What has changed, compared to the Clean Hands period, is that there is now a greater tendency to steal for oneself, rather than for the party,” Mr Grigo told the Corriere della Sera newspaper.

Just how extensive the scandal has been is illustrated by the fact that two members of the Audit Court, which last week denounced the rise in corruption complaints, have themselves been recorded in familiar conversation with some of the corruption suspects.

One of the arrested civil servants, Angelo Balducci, has strong ties to the Vatican. And two other alleged conspirators were caught complaining over the phone that a cardinal, with whom they were in touch, had failed to intervene on their behalf to promote their business projects.
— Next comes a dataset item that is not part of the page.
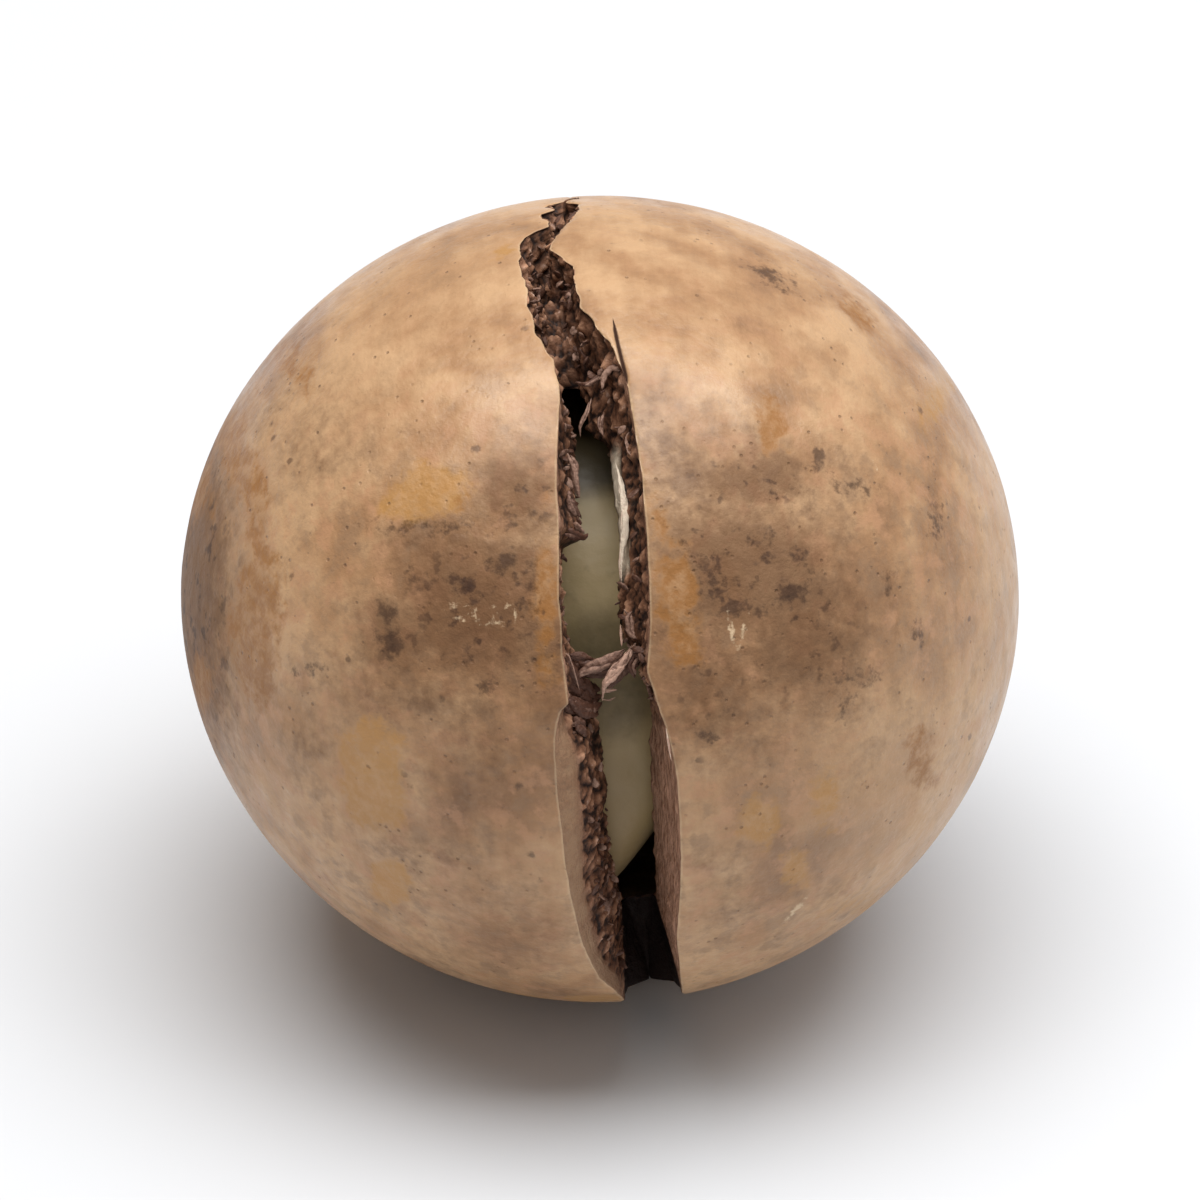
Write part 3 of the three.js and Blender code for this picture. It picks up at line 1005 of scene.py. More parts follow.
@dataclass(frozen=True)
class SkinFinish:
    """The shell's outside: smooth, waxy, mottled tan and brown."""

    pale: Colour = (0.56, 0.345, 0.185)
    tan: Colour = (0.4, 0.22, 0.108)
    brown: Colour = (0.24, 0.126, 0.062)
    peach: Colour = (0.5, 0.265, 0.14)
    ash: Colour = (0.3, 0.182, 0.102)
    amber: Colour = (0.3, 0.127, 0.03)
    straw: Colour = (0.45, 0.23, 0.07)
    dark: Colour = (0.12, 0.05, 0.018)
    speck: Colour = (0.04, 0.016, 0.008)
    cream: Colour = (0.7, 0.52, 0.33)

    def make(self) -> bpy.types.Material:
        """Builds the material."""
        r = Recipe("shell_skin")
        broad = r.noise(6.5, 3, 0.5)
        middle = r.noise(1.7, 5, 0.6)
        fine = r.noise(0.45, 4, 0.6)
        colour = self._ground(r, broad, middle)
        colour = self._shades(r, colour, middle, fine)
        colour = self._stains(r, colour, middle, fine)
        colour = self._specks(r, colour, fine)
        normal, pits = self._relief(r, broad, middle, fine)
        # Darkens the pores: partly their own darker colour, partly painted shade inside them.
        colour = r.mix(r.times(pits, 0.45), colour, self.dark)
        cracked = self._lines(r, fine)
        colour = r.mix(cracked, colour, self.speck)
        blotch = r.noise(1.1, 3, 0.6)
        shine = r.plus(r.times(blotch, 0.3), r.times(fine, 0.16))
        roughness = r.plus(r.plus(shine, 0.2), r.times(cracked, 0.5))
        waxy = r.plus(r.ease(blotch, 0.62, 0.4, 0.14), 0.14)
        unshaded = r.less(1.0, r.ease(r.attribute("shade"), 0.15, 0.85, 0.85))
        coat = r.times(r.less(1.0, cracked), r.times(waxy, unshaded))
        roughness = r.less(r.plus(roughness, 0.3), r.times(unshaded, 0.3))
        return r.finish(
            colour, roughness, normal, Specular_IOR_Level=0.3, Coat_Weight=coat, Coat_Roughness=0.17
        )

    def _ground(self, r: Recipe, broad: Socket, middle: Socket) -> Socket:
        """Mottles the skin in tans and browns, more so away from its top.

        Args:
            r: The recipe.
            broad: Broad noise.
            middle: Noise of middle size.

        Returns:
            The ground colour.
        """
        grain = r.combine(
            r.times(r.attribute("turn"), 0.42),
            r.times(r.attribute("swing"), 1.1),
            r.times(r.attribute("swell"), 1.1),
        )
        streak = r.noise(1.0, 5, 0.62, grain)
        tone = r.plus(r.times(broad, 0.5), r.times(middle, 0.4))
        tone = r.plus(tone, r.times(streak, 0.1))
        colour = r.ramp(
            tone, [(0.36, self.brown), (0.46, self.tan), (0.56, self.pale), (0.7, self.pale)]
        )
        mottled = r.less(1.0, r.ease(r.attribute("swell"), 0.3, 0.8, 0.75))
        hue = r.noise(0.95, 4, 0.62, r.shifted((13.0, 5.0, 2.0)))
        warm = r.times(r.ease(hue, 0.5, 0.64, 0.6), mottled)
        cool = r.times(r.ease(hue, 0.49, 0.34, 0.55), mottled)
        return r.mix(cool, r.mix(warm, colour, self.peach), self.ash)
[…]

The telephone intercepts have also snared Denis Verdini, one of three co-ordinators of Mr Berlusconi’s People of Freedom and until recently a rising star in the party.

A 20,000-page report by Carabinieri investigators details the alleged exchange of favours that Italian newspapers have described as constituting the “gelatinous” system of modern Italian governance.
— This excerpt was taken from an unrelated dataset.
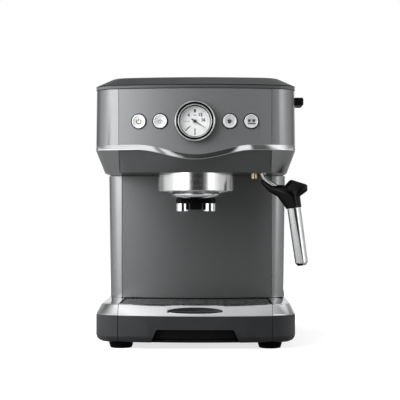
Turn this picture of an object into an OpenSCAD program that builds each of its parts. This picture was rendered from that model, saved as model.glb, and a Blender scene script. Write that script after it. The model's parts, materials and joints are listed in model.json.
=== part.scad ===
// Espresso machine with a pressure gauge, a twist-lock filter holder, a steam wand, a pull-out drip tray
// and a lift-out water tank. Every node is a separate piece of the machine, in millimetres.
// The pieces are drawn about the machine's centre plane, with y = 0 at the front of the head
// and z = 0 on the worktop, and placed() then moves them to the middle of the overall size.

/* [Housing] */
// Width of the head and of the base
body_w = 256; // [248:1:276]
// Depth from the front of the head to the back wall of the housing
body_d = 245; // [240:1:262]
// Height of the flat top of the cover
body_h = 344; // [340:1:364]
// Wall of the moulded and pressed covers
wall = 3; // [2.4:0.1:3.4]
// Radius of the slight bow across the front
front_r = 466; // [420:5:560]
// Radius of the two front corners of the head and the base
corner_r = 29; // [26:1:32]
// Radius of the two rear corners
rear_r = 12; // [10:1:16]
// Gap at every seam between two covers
seam = 0.4; // [0.2:0.1:0.6]

/* [Head] */
// Height of the head, from its underside to the flat top of the cover
head_h = 121; // [116:1:124]
// Distance from the centre plane to the seams beside the front panel
head_seam = 96.5; // [94:0.5:98]
// How much narrower each side of the head is at the top
head_taper = 1; // [0.5:0.5:2]
// Width of the underside of the head at its front
chin_w = 237; // [232:1:240]
// How far the front of the head slopes back under the trim band
chin_set = 15; // [12:1:18]
// Corner radius of the underside of the head
chin_r = 40; // [34:1:44]
// Height of the middle of the trim band above the underside of the head, at the sides
band_rise = 31; // [28:1:34]
// Height of the trim band
band_h = 6.2; // [5:0.2:8]
// How far the trim band dips in the middle
band_dip = 12; // [8:1:14]
// Half the width of the dip in the trim band
band_half = 75; // [66:1:84]
// How far the trim band stands proud
band_proud = 1.9; // [1.4:0.1:2.4]
// Height of the rim between the head and the cover
rim_h = 4; // [3:0.5:6]
// Height of the sloping edge of the cover
cover_rise = 12; // [10:1:14]
// How far the sloping edge of the cover runs inwards
cover_inset = 21; // [18:1:24]
// Depth of the pocket for the cup warming plate
pocket_h = 2.5; // [2:0.5:3.5]

/* [Column and base] */
// Width of the column at half its height
column_w = 241.5; // [236:0.5:244]
// How much wider each side of the column is at its top than at half its height
column_lean = 1.2; // [0:0.2:2]
// Depth of the cup space, from the front of the head to the column
cup_space_d = 118; // [116:1:124]
// Corner radius of the column
column_r = 18; // [14:1:20]
// Distance from the centre plane to the seams beside the column panel
column_seam = 102.5; // [100:0.5:104]
// Overall depth of the base, with the shelf for the water tank
base_d = 308; // [302:1:330]
// Height of the top of the base
base_h = 56; // [54:1:60]
// Height of the bright sloping trim on the base
base_trim_h = 14; // [12:1:16]
// How far the bright trim slopes in at the sides
trim_inset = 6; // [4:0.5:8]
// How far the bright trim slopes back at the front
trim_set = 10; // [8:1:12]
// Height of the feet
foot_h = 8; // [6:1:10]
// Radius of a foot
foot_r = 16; // [12:1:17]
// Distance from the centre plane to the feet
foot_x = 95; // [90:1:96]
// Width of the notch under the front of the tray, at its top
notch_w = 98; // [80:1:110]
// Height of the notch
notch_h = 17; // [12:1:19]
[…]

Cars, apartments, jobs for relatives, domestic servants, prostitutes, holidays, and home repairs – which can range from renovating a swimming pool to fixing a leaking toilet cistern – have all been gifted to grease the wheels of a far-from-transparent commerce, according to the report.

The damage to Mr Bertolaso’s reputation is a delicate political problem for Mr Berlusconi, with important regional elections looming next month.

The prime minister has played down the importance of the scandal, placing the blame on a few individual “scallywags”.

But he has reacted in contradictory fashion, promising to toughen the punishments for corruption and expel anyone convicted of the crime from his party, while at the same time reaffirming his determination to rein in the judiciary’s use of telephone intercepts – the very instrument that made the Florence investigation possible.

For a man who has himself been repeatedly investigated for corruption and criticised for consorting with prostitutes, the Bertolaso affair has an uncomfortably familiar ring.